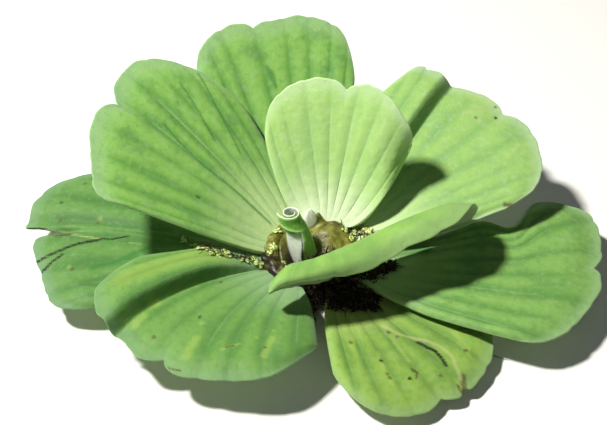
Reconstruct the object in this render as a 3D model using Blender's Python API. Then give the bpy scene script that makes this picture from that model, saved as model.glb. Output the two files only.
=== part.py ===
"""Water lettuce, as picked: a rosette of broad ribbed leaves round a short crown, on its roots.

Metres, +Z up. The origin is under the middle of the crown, on the surface it rests on. Azimuths are in
degrees, anticlockwise from +X as seen from above.
"""

from math import cos, pi, radians, sin

import bmesh
import bpy
import numpy as np

# Driving dimensions
GAP = 0.0003  # between two pieces that touch
CROWN_SIDES = 24
CROWN_PROFILE = [  # radius and height of the outline that is turned round the middle
    (0.0150, 0.0),
    (0.0205, 0.0050),
    (0.0235, 0.0120),
    (0.0235, 0.0190),
    (0.0215, 0.0225),
    (0.0170, 0.0225),
    (0.0110, 0.0190),
]
CROWN_DISH = 0.0180  # height of the middle of its top

LEAF_ROWS = 8  # of faces from the foot of a leaf to its rim
LEAF_SPREAD = radians(105)  # half the turn that the rim makes round the widest place
BLUNTNESS = 0.8  # of the tip: 1 is an ellipse, and less is squarer
FULLNESS = (0.75, 0.75)  # of the right and left halves, where a leaf gives none of its own
VEIN_ARC = 1.05  # over 1, so that the inner ribs run out from the foot and then curve apart
FOOT_RADIUS = 0.0215  # a leaf starts inside the crown, whose shape is then cut out of its foot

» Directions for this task
Make an exact copy of the listing, including every line.

» Output
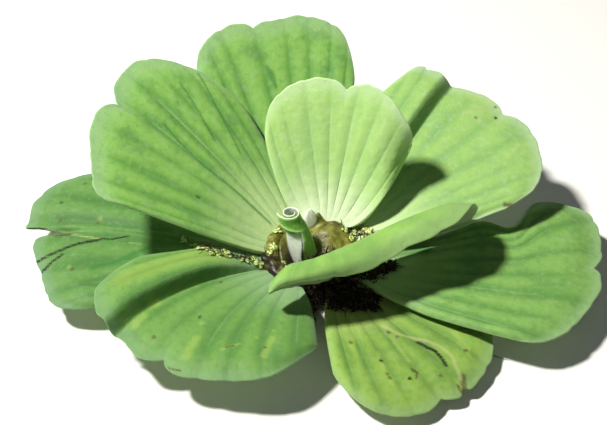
Reconstruct the object in this render as a 3D model using Blender's Python API. Then give the bpy scene script that makes this picture from that model, saved as model.glb. Output the two files only.
=== part.py ===
"""Water lettuce, as picked: a rosette of broad ribbed leaves round a short crown, on its roots.

Metres, +Z up. The origin is under the middle of the crown, on the surface it rests on. Azimuths are in
degrees, anticlockwise from +X as seen from above.
"""

from math import cos, pi, radians, sin

import bmesh
import bpy
import numpy as np

# Driving dimensions
GAP = 0.0003  # between two pieces that touch
CROWN_SIDES = 24
CROWN_PROFILE = [  # radius and height of the outline that is turned round the middle
    (0.0150, 0.0),
    (0.0205, 0.0050),
    (0.0235, 0.0120),
    (0.0235, 0.0190),
    (0.0215, 0.0225),
    (0.0170, 0.0225),
    (0.0110, 0.0190),
]
CROWN_DISH = 0.0180  # height of the middle of its top

LEAF_ROWS = 8  # of faces from the foot of a leaf to its rim
LEAF_SPREAD = radians(105)  # half the turn that the rim makes round the widest place
BLUNTNESS = 0.8  # of the tip: 1 is an ellipse, and less is squarer
FULLNESS = (0.75, 0.75)  # of the right and left halves, where a leaf gives none of its own
VEIN_ARC = 1.05  # over 1, so that the inner ribs run out from the foot and then curve apart
FOOT_RADIUS = 0.0215  # a leaf starts inside the crown, whose shape is then cut out of its foot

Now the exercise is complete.